Taiwan's High Speed Rail is confronted with damaging issues
In an article detailing China's efforts to integrate Taiwan via cross-strait transportation connectivity, the Asia Sentinel highlights the central role of Taichung. China has invested heavily in transportation infrastructure in the Pingtan islands off Fujian province and is seeking to create a streamlined Pingtan-Taichung transportation network. China has unveiled a fleet of high-speed passenger ferries which would allow Taichung residents to reach the Mainland in a crisp two and a half hours. However, the enhanced connectivity is contingent upon Taiwanese government approval and little action is expected prior to the 2012 presidential elections.
The Guardian has an interesting profile of Taiwan's water woes. The piece contrasts the high rates of water recycling employed by industrial leaders such as Taiwan Semiconductor with the low-tech, wasteful water use of Taiwan's agricultural sector.
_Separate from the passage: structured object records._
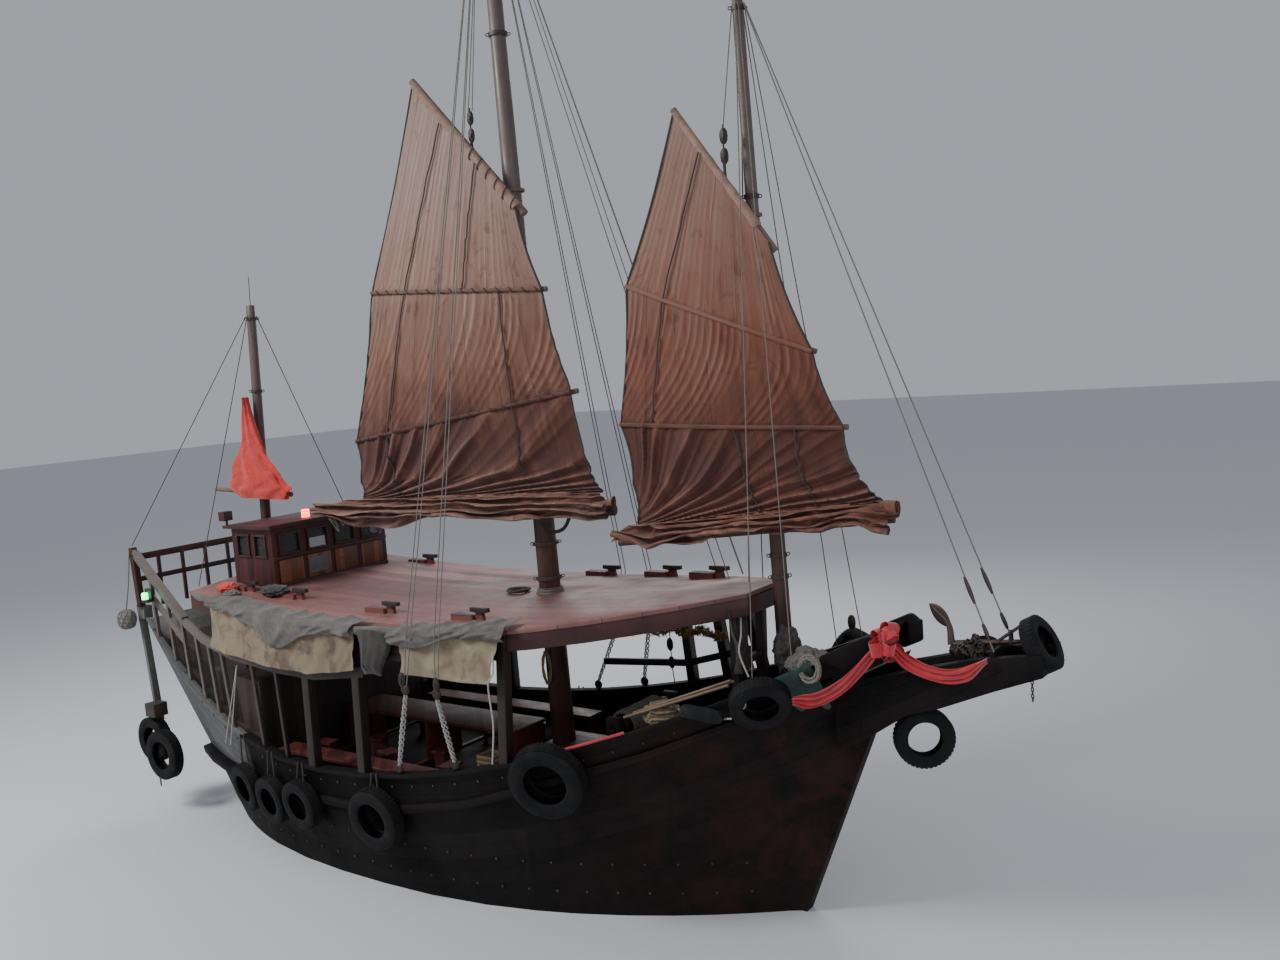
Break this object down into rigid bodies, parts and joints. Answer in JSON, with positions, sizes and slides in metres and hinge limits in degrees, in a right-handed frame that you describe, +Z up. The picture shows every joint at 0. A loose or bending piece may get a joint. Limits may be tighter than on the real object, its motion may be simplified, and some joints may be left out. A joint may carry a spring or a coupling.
{
  "type": "three-masted chinese junk ship",
  "caption": "Wooden chinese junk with a raised stern, open deck house under a long roof, wheelhouse, lug sails that swing round their masts, rudder and propeller.",
  "frame": {"origin": "on the centreline at the waterline, amidships", "axes": "+X forward to the bow, +Y to port, +Z up"},
  "size_m": [17.251, 5.5116, 17.4808],
  "materials": {
    "tarred_wood": "dark tar, dull, with worn edges",
    "weathered_wood": "bare grey weathered planks",
    "dark_wood": "dark brown oil",
    "red_wood": "dark red-brown paint, satin",
    "roof_paint": "faded pink-red deck paint",
    "mast_wood": "red-brown varnish",
    "spar_wood": "weathered pole",
    "sailcloth": "tanned canvas, stained",
    "red_sailcloth": "bright red canvas",
    "tyre_rubber": "worn rubber",
    "iron": "rusty galvanised iron",
    "rope": "laid rope",
    "canvas": "stained tan and grey canvas",
    "bronze": "dull bronze"
  },
  "bodies": {
    "hull": {"hull": "tarred_wood", "bulwark_starboard": "tarred_wood", "bulwark_port": "tarred_wood", "quarter_planking_starboard": "weathered_wood", "quarter_planking_port": "weathered_wood", "beak": "tarred_wood", "poop_block": "dark_wood", "transom": "weathered_wood", "roof": "roof_paint", "roof_fascia": "red_wood", "quarter_rail_starboard": "dark_wood", "quarter_rail_port": "dark_wood", "fore_posts": "dark_wood", "stern_rail": "red_wood", "wheelhouse_walls": "red_wood", "wheelhouse_roof": "red_wood", "helm": "dark_wood", "main_mast": "mast_wood", "fore_mast": "mast_wood", "mizzen_mast": "mast_wood", "rigging_main": "rope", "rigging_fore": "rope", "rigging_mizzen": "rope", "windlass_frame": "dark_wood", "deck_benches": "red_wood", "mast_case": "dark_wood", "wale_starboard": "dark_wood", "wale_port": "dark_wood", "tyre_bow": "tyre_rubber", "tyre_fore": "tyre_rubber", "tyre_waist": "tyre_rubber", "tyre_bow_port": "tyre_rubber", "tyre_waist_port": "tyre_rubber", "tyres_aft": "tyre_rubber", "tyre_beak_tip": "tyre_rubber", "tyre_under_beak": "tyre_rubber", "stern_board": "weathered_wood", "tyres_stern": "tyre_rubber", "fender_round": "rope", "anchor": "iron", "side_canvas": "canvas"},
    "main_sail_set": {"yard_main": "spar_wood", "upper_batten_main": "spar_wood", "lower_batten_main": "spar_wood", "boom_main": "spar_wood", "sail_main": "sailcloth"},
    "fore_sail_set": {"yard_fore": "spar_wood", "upper_batten_fore": "spar_wood", "lower_batten_fore": "spar_wood", "boom_fore": "spar_wood", "sail_fore": "sailcloth"},
    "mizzen_sail_set": {"boom_mizzen": "spar_wood", "sail_mizzen": "red_sailcloth"},
    "rudder": {"rudder": "dark_wood"},
    "propeller": {"propeller": "bronze"},
    "door": {"wheelhouse_door": "red_wood"},
    "windlass_drum": {"windlass_drum": "rope"}
  },
  "joints": [
    {"name": "main_sail_swing", "type": "hinge", "parent": "hull", "child": "main_sail_set", "pos_m": [2.064, 0, 0], "axis": [-0.0148, 0, 0.9999], "range_deg": [-60, 35]},
    {"name": "fore_sail_swing", "type": "hinge", "parent": "hull", "child": "fore_sail_set", "pos_m": [6.223, 0, 0], "axis": [-0.0122, 0, 0.9999], "range_deg": [-30, 30]},
    {"name": "mizzen_sail_swing", "type": "hinge", "parent": "hull", "child": "mizzen_sail_set", "pos_m": [-5.249, 0, 0], "axis": [0.0506, 0, 0.9987], "range_deg": [-50, 50]},
    {"name": "rudder_turn", "type": "hinge", "parent": "hull", "child": "rudder", "pos_m": [-5.85, 0, 0], "axis": [-0.2873, 0, 0.9578], "range_deg": [-35, 35]},
    {"name": "propeller_spin", "type": "hinge", "parent": "hull", "child": "propeller", "pos_m": [-5, 0, -1.28], "axis": [1, 0, 0], "continuous": true},
    {"name": "wheelhouse_door_swing", "type": "hinge", "parent": "hull", "child": "door", "pos_m": [-4.205, -0.996, 3.9], "axis": [0, 0, 1], "range_deg": [-95, 0]},
    {"name": "windlass_turn", "type": "hinge", "parent": "hull", "child": "windlass_drum", "pos_m": [3.65, 0, 2.48], "axis": [0, 1, 0], "continuous": true}
  ]
}
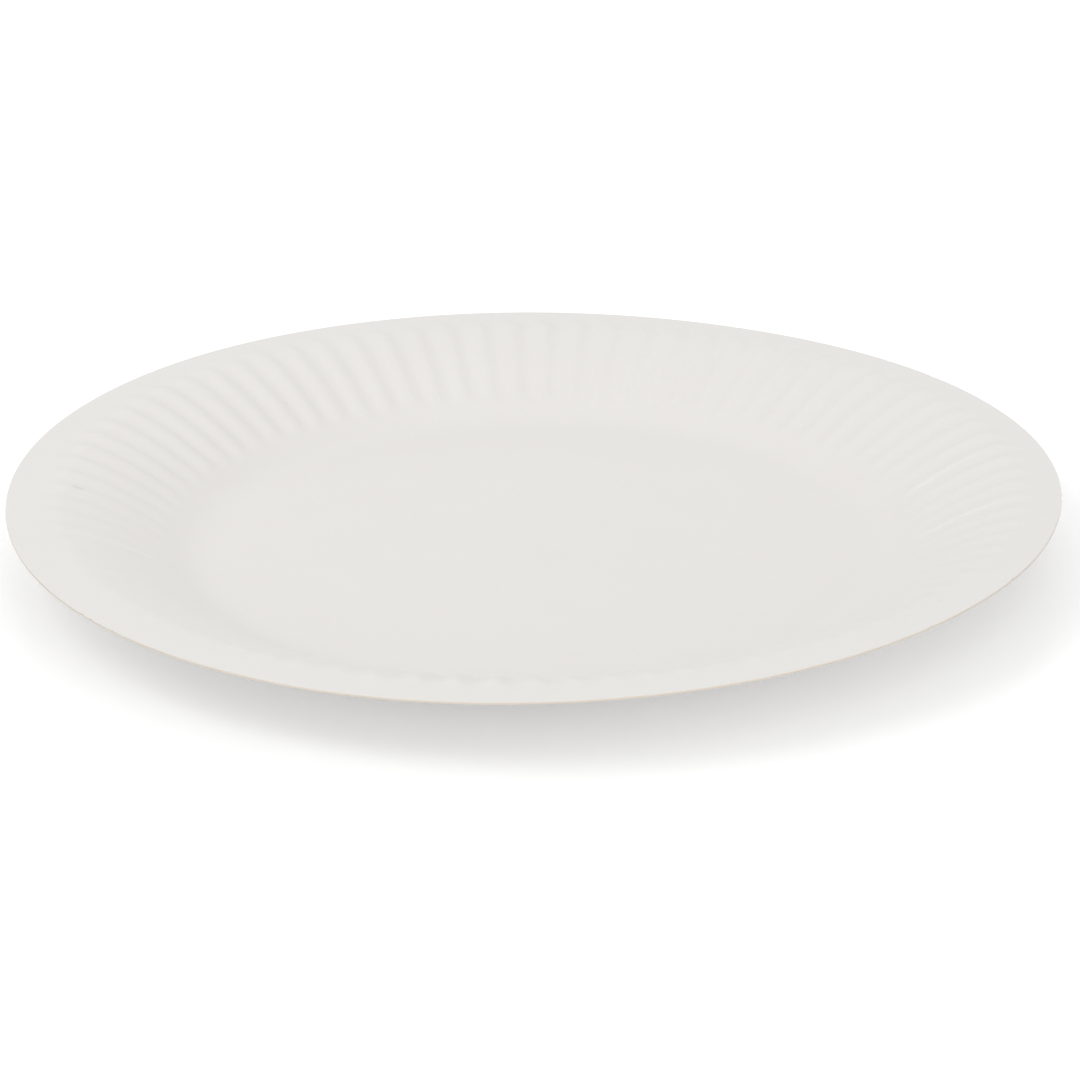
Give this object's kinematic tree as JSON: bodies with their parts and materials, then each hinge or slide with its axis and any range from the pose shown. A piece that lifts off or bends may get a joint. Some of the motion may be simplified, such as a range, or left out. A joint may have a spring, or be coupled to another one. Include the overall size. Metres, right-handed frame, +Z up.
{
  "type": "paper plate",
  "caption": "Round disposable paper plate with a flat floor, a sloping fluted wall and a plain narrow lip, pressed from one sheet of board.",
  "frame": {"origin": "middle of the plate, on the underside of the floor where it rests", "axes": "+Z up through the middle of the plate, out of its open face; the plate is round, so X and Y are any two level directions"},
  "size_m": [0.23, 0.23, 0.0165],
  "materials": {
    "board": "matte, uncoated off-white paperboard"
  },
  "bodies": {
    "root": {"plate": "board"}
  },
  "joints": []
}
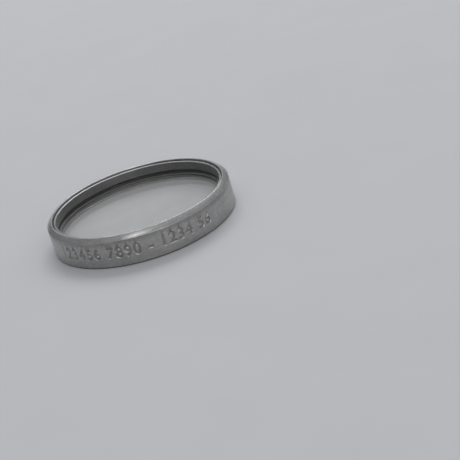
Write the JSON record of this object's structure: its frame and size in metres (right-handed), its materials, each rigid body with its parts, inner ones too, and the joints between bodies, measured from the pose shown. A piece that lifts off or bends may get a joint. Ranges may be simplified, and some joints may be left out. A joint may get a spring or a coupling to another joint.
{
  "type": "haze filter",
  "caption": "Small round slip-in lens filter: a turned aluminium mount ring holding a clear haze-glass disc under a thin pressed-in retaining ring.",
  "frame": {"origin": "centre of the rear face, on the optical axis, where the filter rests", "axes": "+Z along the optical axis, from the rear lip to the front edge with the retaining ring"},
  "size_m": [0.027, 0.027, 0.0045],
  "materials": {
    "mount_ring_aluminium": "satin, natural anodised",
    "retaining_ring_aluminium": "satin, turned",
    "haze_glass": "polished faces, blackened ground edge"
  },
  "bodies": {
    "root": {"mount_ring": "mount_ring_aluminium", "retaining_ring": "retaining_ring_aluminium", "filter_glass": "haze_glass"}
  },
  "joints": []
}
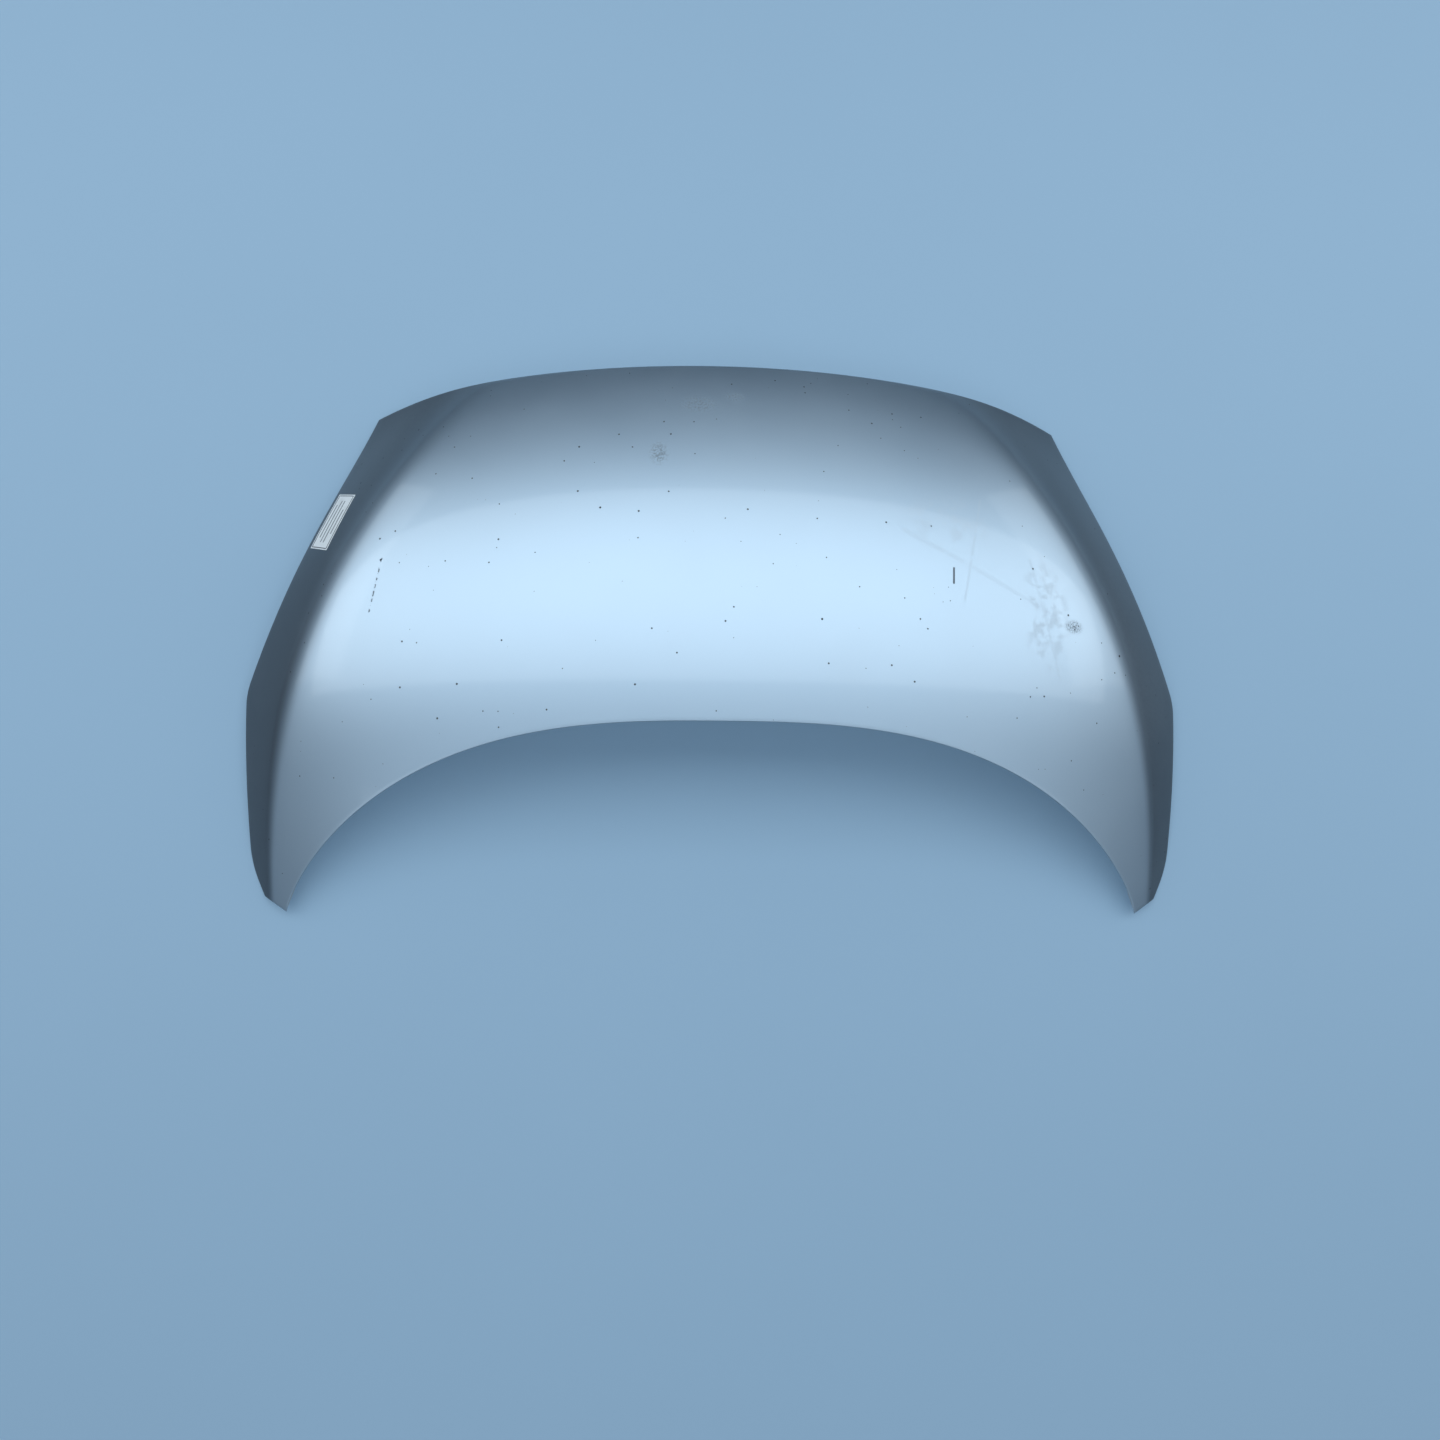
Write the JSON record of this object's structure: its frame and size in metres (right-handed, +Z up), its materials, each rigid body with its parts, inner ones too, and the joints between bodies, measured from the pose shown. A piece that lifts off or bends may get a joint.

This imbalance is more striking due the disparity in economic production: Taiwan's farms consume over 70% of the nation's water supply while contributing only 1.6% to annual GDP.
In Tainan, the local government has proposed and received support for the construction of a large man-made lake. With an estimated cost of NT $1.2 billion, the lake will serve as a crucial reservoir while simultaneously improving the area's ecology and urban renewal efforts.